The first one I encounter.

Did I do it? Or did I fundamentally misunderstand the question

[-] homura1650@lemm.ee 24 points 5 months ago

https://en.m.wikipedia.org/wiki/Axiom_of_choice

The axiom of choice asserts that it is possible to pick an arbitrary element from every set. Most of mathametics accepts this. However constructivist math does not.

[-] barsoap@lemm.ee 2 points 5 months ago* (last edited 5 months ago)

Not as a general principle. That doesn't mean that constructivists say that there can't be sets for which the operation is valid. In particular enumeration is not a precondition for a thing to be pickable.

Now they say that the levers are indistinguishable, which means that their difference actually does not lie in their identities, but their relationship to the space they're in (or everything would collapse into itself), thus I don't have to look at the levers I can look at the space. They say that "I can't enumerate them all" but that means that there's at least a countably infinite number of them.
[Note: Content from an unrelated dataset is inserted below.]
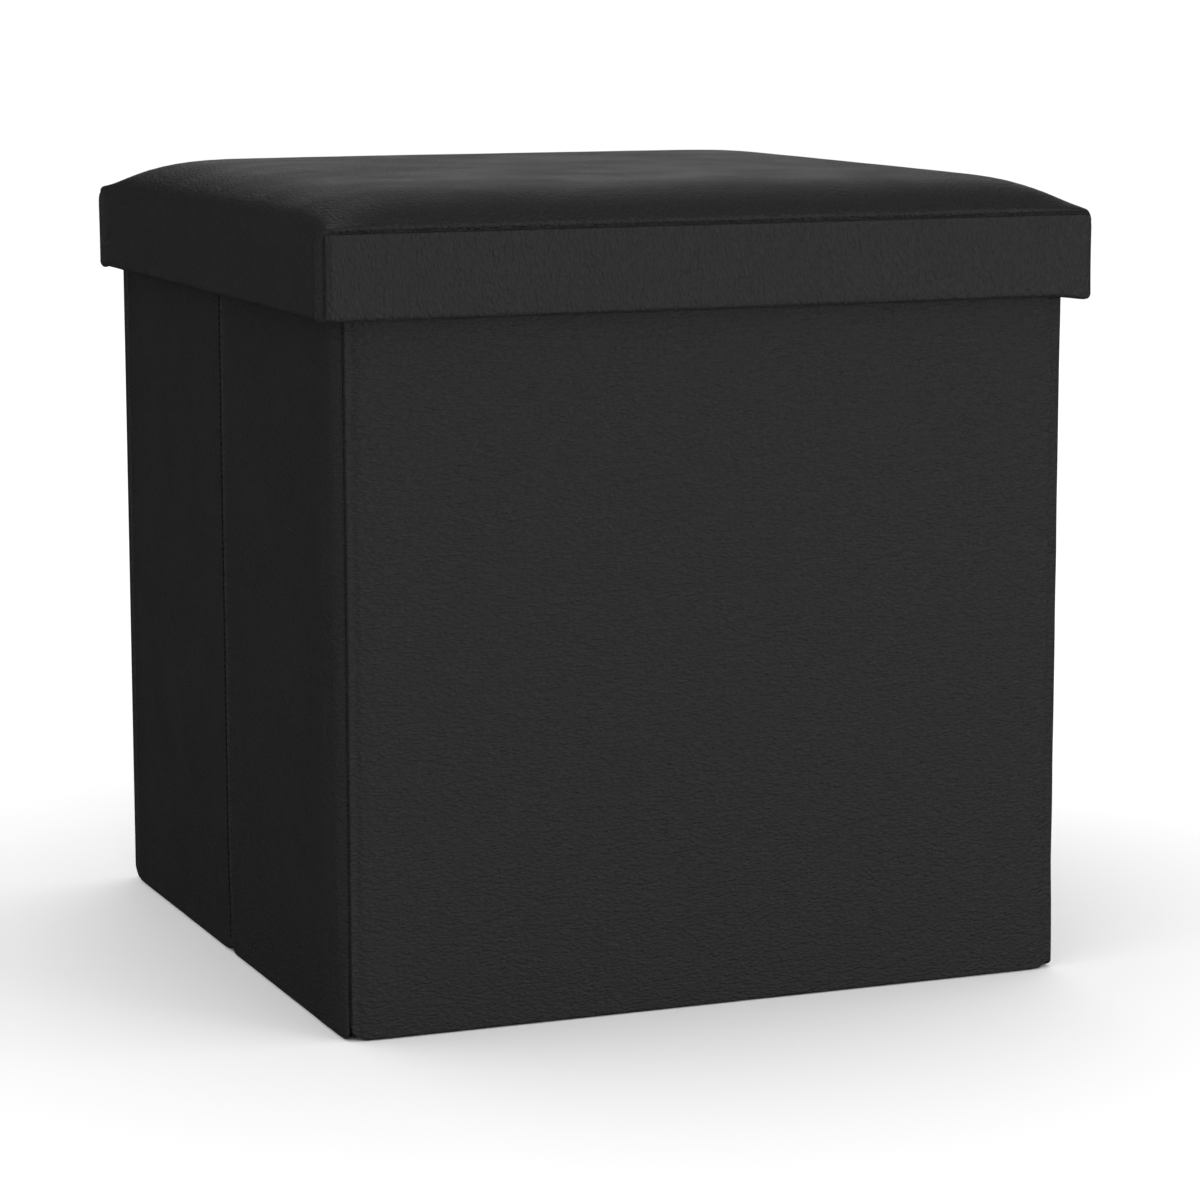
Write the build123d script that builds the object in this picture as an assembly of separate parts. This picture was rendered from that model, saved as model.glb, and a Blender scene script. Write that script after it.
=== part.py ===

So the solution is easy: I take the space, throw away all of it that doesn't hold a that countably infinite subset, observe that the result is now isomorphic to the naturals, then cut it down to six, and throw a dice. There, not just arbitrary but even (a bit) random.

Really, only ultrafinitists would have trouble with this... but then they'd turn it around and challenge you to actually construct that infinite number of levers for real, not just in the abstract, and untie everyone while you've stopped the tram due to being caught in an endless loop.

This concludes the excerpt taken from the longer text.